## Instruction:
Report the count of lines below in which the string "axes" occurs; include nothing else.

↓

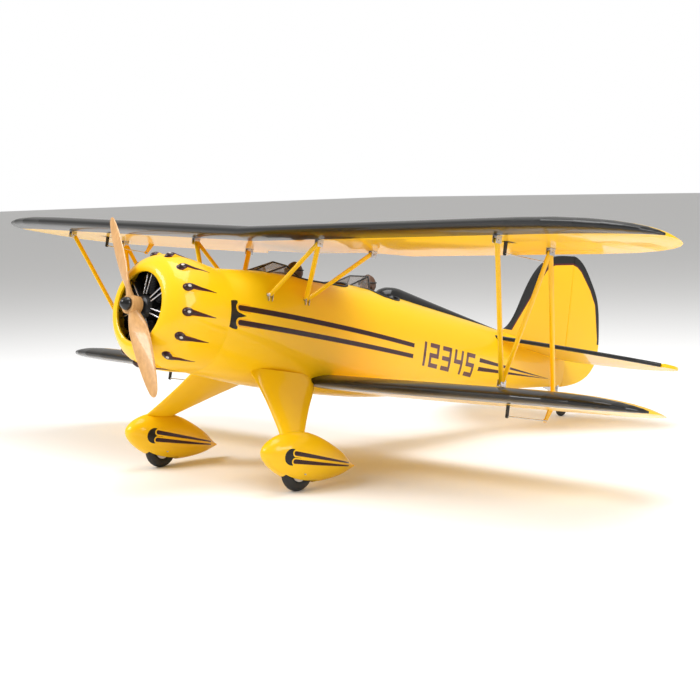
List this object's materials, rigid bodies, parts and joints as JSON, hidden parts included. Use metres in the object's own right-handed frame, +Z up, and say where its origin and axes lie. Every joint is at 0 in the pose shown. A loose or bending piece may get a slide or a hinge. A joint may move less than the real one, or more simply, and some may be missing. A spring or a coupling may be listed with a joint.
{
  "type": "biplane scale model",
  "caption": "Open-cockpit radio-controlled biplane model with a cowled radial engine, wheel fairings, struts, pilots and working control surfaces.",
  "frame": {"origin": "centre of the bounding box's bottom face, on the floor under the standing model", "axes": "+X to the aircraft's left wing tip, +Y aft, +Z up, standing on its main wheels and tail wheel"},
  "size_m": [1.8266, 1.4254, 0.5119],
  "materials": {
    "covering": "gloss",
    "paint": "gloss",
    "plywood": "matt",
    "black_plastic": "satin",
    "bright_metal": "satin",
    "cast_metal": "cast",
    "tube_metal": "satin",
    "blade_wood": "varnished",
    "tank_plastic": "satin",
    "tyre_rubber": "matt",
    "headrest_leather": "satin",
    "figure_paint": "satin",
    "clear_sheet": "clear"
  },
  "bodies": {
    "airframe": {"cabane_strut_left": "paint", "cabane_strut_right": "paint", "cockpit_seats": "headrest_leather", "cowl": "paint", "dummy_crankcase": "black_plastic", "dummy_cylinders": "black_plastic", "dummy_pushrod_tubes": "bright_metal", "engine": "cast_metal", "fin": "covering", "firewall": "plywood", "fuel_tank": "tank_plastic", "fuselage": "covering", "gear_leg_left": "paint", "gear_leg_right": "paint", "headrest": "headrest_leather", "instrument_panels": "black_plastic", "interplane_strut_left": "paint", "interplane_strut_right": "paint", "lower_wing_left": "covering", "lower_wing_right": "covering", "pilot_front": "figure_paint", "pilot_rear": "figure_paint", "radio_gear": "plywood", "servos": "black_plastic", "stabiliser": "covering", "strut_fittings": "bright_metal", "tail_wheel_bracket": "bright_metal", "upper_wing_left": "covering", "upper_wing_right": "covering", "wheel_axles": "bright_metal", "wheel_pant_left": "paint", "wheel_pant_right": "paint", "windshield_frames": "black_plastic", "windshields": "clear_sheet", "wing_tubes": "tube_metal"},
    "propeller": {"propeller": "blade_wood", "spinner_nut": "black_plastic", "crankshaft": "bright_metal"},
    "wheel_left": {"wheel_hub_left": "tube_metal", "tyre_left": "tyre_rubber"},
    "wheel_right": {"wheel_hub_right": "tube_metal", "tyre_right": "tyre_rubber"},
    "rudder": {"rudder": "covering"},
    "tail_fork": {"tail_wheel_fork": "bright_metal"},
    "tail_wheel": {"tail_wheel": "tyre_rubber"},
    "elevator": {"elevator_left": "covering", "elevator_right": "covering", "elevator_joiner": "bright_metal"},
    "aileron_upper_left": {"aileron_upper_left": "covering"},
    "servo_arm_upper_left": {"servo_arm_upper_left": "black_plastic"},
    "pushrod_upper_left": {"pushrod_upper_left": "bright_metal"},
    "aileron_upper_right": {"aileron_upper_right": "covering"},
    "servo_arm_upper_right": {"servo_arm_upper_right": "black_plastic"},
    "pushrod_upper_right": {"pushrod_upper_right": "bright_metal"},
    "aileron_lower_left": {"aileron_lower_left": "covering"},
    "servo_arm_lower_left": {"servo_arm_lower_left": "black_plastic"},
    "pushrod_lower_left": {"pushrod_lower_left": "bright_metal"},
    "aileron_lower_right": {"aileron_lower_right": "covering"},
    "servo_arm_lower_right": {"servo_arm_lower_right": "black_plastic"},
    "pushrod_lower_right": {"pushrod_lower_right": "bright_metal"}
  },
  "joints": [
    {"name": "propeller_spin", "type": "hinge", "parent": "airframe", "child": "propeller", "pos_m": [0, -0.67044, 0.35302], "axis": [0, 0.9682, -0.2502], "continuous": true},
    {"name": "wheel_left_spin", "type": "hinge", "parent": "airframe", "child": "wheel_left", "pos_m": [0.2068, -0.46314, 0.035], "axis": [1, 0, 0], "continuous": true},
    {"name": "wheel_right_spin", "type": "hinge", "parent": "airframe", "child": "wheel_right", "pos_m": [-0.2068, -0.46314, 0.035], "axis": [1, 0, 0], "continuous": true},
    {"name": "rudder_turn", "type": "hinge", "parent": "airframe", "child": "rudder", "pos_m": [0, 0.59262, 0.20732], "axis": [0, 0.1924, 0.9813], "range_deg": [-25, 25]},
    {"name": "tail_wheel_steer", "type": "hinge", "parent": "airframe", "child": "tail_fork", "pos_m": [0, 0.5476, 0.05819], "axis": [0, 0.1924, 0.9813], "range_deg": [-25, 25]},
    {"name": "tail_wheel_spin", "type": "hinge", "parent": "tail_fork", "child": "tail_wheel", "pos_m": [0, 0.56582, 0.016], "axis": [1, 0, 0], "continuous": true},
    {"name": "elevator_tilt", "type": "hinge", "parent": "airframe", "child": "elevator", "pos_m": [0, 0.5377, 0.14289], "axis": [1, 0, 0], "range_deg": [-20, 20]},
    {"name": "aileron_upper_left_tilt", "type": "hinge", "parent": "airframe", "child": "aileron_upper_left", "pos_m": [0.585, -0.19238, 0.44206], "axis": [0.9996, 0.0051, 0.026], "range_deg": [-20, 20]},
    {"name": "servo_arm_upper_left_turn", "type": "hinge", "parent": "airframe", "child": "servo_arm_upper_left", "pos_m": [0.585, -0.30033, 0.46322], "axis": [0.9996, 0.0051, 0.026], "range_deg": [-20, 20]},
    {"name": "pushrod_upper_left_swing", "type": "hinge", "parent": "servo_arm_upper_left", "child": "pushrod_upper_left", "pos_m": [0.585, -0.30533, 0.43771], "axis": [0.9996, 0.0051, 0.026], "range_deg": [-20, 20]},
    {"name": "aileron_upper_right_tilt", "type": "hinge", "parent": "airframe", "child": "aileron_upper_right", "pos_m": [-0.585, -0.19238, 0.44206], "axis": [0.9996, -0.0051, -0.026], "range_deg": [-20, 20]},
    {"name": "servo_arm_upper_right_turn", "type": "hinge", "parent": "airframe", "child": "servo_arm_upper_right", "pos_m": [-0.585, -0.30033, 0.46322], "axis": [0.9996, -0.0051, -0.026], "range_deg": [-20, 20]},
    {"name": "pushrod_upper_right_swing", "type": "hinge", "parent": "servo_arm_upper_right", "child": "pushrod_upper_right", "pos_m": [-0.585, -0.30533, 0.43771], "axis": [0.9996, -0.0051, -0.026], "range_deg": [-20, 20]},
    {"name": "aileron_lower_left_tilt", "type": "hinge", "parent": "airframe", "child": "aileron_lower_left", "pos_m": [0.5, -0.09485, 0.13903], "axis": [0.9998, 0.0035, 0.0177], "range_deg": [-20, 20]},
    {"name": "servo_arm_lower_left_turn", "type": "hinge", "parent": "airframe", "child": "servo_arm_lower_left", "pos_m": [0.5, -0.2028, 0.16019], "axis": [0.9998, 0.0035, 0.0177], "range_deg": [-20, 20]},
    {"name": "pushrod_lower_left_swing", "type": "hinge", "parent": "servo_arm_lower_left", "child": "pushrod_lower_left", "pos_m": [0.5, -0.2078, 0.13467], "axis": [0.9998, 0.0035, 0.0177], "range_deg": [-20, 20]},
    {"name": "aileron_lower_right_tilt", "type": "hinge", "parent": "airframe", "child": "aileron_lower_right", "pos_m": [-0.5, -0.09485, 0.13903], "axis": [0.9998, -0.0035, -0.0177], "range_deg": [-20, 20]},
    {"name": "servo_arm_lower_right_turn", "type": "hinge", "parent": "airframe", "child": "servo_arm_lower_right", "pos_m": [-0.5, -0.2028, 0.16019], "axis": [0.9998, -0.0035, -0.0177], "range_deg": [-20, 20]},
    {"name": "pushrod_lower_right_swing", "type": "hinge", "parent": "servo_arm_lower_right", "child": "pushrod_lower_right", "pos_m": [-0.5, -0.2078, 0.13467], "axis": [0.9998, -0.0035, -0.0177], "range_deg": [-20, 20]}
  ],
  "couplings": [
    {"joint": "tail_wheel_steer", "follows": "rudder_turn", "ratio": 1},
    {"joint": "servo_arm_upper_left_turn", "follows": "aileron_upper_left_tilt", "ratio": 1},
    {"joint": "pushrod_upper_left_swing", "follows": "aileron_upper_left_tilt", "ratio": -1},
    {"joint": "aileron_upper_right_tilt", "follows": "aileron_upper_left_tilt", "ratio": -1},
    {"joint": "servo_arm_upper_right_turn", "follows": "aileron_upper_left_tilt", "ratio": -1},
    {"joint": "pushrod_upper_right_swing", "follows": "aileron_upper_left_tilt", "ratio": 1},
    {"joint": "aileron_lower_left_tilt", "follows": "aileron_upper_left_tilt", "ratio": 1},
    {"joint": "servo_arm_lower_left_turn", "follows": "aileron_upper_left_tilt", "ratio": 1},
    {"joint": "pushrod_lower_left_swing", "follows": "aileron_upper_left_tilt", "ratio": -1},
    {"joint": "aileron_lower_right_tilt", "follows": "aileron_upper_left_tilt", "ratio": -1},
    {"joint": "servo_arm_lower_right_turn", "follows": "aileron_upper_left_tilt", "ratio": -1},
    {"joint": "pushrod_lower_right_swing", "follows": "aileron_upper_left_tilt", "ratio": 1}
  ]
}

↑

## The answer:
2